Supplied information

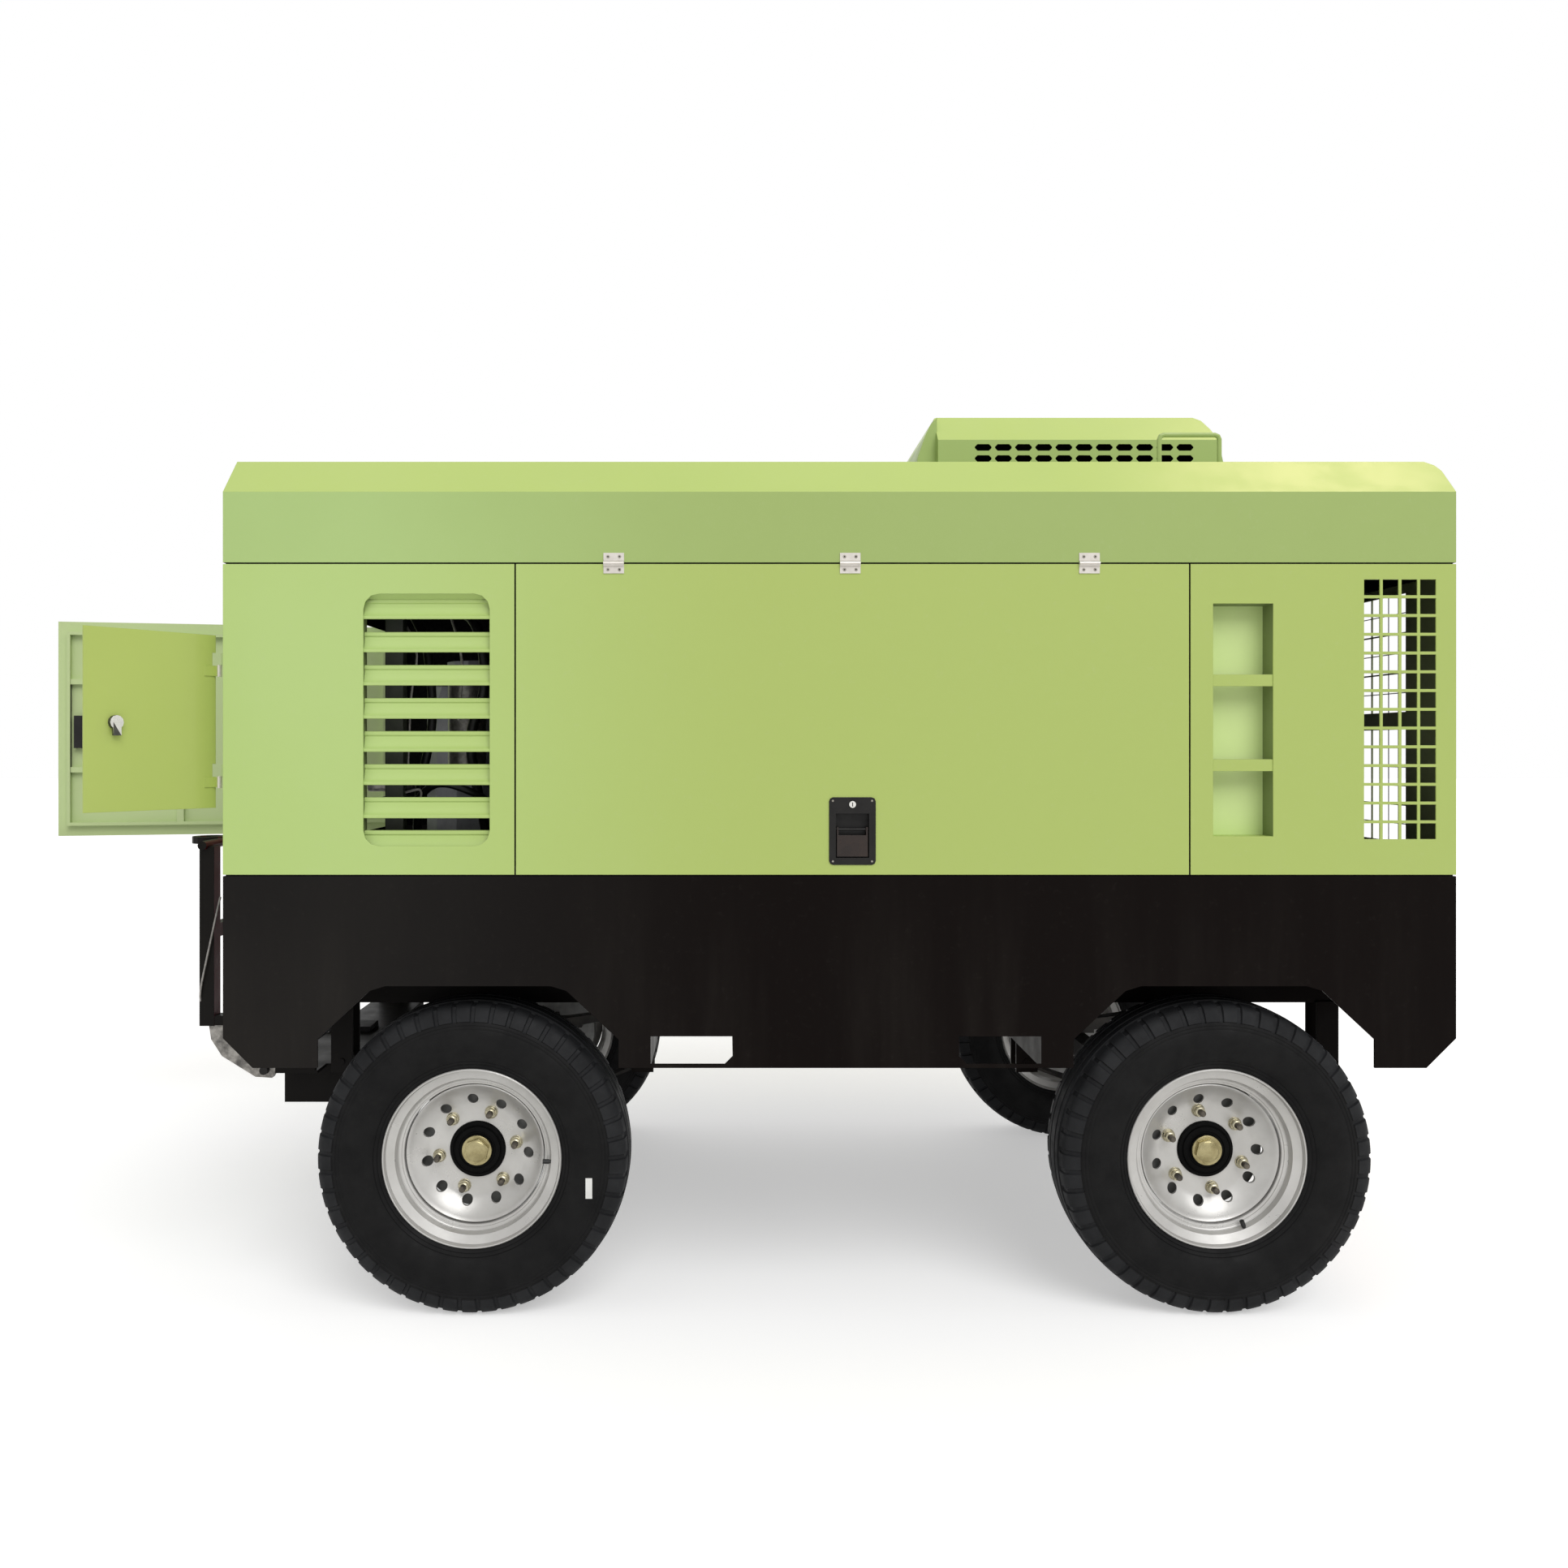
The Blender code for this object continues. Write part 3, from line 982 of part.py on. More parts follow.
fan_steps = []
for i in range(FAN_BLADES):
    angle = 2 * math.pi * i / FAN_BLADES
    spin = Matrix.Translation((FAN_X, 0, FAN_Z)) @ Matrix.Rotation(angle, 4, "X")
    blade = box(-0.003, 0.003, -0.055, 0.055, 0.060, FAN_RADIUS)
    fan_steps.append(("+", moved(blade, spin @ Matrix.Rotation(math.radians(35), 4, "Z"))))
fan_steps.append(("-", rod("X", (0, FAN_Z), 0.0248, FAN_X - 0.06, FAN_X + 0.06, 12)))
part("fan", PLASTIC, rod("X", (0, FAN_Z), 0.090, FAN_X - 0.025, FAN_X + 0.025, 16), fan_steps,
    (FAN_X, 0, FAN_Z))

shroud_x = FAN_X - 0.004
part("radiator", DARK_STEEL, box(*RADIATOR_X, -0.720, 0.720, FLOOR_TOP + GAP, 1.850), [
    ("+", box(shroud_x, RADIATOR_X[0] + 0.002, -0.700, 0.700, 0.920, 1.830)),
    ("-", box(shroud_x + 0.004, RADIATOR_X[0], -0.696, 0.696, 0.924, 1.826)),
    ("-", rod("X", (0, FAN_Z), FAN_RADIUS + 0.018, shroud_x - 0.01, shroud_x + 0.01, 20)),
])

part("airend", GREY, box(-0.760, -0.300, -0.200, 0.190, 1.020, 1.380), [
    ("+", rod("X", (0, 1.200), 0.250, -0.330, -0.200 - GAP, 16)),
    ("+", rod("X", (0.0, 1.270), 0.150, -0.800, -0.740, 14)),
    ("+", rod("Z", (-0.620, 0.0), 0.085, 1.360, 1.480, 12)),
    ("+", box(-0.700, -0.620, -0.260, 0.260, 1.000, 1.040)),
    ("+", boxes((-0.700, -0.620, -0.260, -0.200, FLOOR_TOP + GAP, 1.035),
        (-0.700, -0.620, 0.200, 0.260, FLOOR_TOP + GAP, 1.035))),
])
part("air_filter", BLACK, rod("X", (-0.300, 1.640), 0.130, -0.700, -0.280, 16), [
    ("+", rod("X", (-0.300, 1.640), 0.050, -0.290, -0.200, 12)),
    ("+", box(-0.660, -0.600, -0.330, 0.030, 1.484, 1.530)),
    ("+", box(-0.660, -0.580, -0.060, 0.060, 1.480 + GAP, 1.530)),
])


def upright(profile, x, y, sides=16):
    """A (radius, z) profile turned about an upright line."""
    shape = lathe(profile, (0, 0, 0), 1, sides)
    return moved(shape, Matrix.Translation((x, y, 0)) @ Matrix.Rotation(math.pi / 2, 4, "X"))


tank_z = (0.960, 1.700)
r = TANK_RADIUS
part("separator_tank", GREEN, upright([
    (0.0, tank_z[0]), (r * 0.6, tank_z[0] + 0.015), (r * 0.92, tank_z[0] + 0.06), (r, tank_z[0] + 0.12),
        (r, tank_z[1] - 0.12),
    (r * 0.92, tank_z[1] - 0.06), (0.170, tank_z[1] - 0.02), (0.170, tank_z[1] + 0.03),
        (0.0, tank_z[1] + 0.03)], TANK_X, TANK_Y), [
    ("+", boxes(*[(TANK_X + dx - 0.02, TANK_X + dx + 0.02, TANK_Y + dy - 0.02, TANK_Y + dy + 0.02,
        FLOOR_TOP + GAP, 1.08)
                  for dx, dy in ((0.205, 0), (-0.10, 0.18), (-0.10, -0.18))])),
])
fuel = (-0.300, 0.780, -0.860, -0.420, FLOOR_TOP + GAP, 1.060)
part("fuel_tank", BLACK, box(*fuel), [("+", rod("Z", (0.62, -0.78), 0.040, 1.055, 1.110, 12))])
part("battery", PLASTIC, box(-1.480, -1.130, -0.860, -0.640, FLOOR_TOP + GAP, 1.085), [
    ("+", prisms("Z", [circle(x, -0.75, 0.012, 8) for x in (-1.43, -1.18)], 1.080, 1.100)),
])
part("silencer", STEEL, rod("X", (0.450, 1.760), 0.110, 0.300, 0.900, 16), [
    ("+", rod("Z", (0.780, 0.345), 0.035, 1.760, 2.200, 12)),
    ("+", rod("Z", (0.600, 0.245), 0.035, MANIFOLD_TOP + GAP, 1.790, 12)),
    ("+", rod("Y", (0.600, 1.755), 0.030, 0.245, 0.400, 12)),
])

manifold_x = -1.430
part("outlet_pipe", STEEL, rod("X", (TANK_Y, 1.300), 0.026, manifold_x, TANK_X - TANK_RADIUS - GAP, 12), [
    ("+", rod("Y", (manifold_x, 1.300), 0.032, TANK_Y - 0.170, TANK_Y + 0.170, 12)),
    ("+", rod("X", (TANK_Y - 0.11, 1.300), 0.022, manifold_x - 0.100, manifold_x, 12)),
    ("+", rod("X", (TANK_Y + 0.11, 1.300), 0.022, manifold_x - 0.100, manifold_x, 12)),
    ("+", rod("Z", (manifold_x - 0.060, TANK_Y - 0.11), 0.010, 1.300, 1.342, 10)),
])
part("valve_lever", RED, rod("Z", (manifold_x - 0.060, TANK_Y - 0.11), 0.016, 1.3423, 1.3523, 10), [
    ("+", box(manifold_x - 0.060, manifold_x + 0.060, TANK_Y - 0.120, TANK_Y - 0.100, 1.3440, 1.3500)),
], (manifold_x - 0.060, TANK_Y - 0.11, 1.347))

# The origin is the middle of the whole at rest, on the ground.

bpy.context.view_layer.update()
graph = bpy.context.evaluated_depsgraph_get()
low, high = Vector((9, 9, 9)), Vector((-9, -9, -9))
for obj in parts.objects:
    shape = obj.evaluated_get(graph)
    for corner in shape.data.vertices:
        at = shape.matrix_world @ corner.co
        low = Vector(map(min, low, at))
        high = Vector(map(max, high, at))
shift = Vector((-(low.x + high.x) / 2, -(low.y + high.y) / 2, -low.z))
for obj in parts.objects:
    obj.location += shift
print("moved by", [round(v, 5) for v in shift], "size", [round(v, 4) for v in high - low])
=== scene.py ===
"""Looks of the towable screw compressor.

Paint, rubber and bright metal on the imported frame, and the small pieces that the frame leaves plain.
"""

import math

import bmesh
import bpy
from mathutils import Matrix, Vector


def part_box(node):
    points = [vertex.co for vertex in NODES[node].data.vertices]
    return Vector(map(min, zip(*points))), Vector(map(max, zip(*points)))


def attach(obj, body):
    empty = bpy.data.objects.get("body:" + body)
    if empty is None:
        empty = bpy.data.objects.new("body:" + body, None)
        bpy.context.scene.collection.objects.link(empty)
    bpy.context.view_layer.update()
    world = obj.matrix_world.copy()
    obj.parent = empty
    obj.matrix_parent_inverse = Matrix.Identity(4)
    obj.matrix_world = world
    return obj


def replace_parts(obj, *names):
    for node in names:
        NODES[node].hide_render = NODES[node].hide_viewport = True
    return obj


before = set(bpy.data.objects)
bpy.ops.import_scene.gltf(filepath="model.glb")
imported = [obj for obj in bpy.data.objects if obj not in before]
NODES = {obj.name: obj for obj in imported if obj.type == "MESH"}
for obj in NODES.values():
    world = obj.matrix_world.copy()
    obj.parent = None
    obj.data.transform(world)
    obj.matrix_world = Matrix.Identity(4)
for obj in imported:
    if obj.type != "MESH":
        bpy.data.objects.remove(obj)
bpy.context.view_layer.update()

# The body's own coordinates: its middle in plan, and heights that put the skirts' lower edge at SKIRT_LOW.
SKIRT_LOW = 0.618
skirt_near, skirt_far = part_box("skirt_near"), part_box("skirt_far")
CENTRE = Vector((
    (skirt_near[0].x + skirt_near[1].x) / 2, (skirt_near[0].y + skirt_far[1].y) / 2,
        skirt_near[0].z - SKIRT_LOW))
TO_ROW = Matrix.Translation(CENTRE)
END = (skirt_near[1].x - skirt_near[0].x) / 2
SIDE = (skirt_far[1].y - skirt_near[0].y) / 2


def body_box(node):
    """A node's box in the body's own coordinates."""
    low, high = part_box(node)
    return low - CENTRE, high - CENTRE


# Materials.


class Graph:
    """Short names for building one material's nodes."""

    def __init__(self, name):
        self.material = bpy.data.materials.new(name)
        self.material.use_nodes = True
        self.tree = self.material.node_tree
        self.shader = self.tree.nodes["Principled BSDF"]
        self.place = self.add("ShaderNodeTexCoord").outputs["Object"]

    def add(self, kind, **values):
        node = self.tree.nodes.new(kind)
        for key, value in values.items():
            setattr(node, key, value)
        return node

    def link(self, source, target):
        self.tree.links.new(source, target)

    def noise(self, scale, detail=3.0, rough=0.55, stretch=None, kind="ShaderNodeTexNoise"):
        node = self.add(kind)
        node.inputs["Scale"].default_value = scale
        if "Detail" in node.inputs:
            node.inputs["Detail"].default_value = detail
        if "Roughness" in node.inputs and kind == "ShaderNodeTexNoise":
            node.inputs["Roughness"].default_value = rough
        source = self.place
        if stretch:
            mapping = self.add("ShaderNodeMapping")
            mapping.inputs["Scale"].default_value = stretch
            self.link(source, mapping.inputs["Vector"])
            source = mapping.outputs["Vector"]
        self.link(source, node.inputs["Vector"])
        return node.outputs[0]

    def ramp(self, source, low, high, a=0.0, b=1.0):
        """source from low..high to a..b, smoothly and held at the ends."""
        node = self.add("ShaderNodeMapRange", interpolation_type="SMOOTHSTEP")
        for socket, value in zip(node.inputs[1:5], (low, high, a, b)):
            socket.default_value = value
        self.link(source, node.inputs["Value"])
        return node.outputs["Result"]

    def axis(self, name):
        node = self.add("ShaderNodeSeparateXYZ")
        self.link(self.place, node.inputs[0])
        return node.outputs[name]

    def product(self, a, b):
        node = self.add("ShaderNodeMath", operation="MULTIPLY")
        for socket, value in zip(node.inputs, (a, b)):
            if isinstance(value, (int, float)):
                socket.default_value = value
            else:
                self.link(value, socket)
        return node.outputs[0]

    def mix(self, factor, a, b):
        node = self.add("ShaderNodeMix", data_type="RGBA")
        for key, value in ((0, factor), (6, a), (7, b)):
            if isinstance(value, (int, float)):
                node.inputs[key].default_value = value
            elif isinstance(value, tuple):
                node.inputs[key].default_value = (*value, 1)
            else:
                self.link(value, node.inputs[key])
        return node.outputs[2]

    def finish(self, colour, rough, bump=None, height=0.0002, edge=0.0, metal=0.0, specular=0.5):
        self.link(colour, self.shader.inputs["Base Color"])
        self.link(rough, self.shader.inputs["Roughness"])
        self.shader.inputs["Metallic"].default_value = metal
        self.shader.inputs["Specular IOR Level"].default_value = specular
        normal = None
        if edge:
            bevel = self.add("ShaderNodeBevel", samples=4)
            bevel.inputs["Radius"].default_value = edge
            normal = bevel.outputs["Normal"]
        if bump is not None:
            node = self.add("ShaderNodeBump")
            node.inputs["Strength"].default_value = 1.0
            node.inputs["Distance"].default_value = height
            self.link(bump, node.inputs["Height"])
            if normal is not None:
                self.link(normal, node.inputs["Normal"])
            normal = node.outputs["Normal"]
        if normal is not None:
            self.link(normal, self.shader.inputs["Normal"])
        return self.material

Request
Filter the data, keeping only the lines that contain "empty".

Expected output
    empty = bpy.data.objects.get("body:" + body)
    if empty is None:
        empty = bpy.data.objects.new("body:" + body, None)
        bpy.context.scene.collection.objects.link(empty)
    obj.parent = empty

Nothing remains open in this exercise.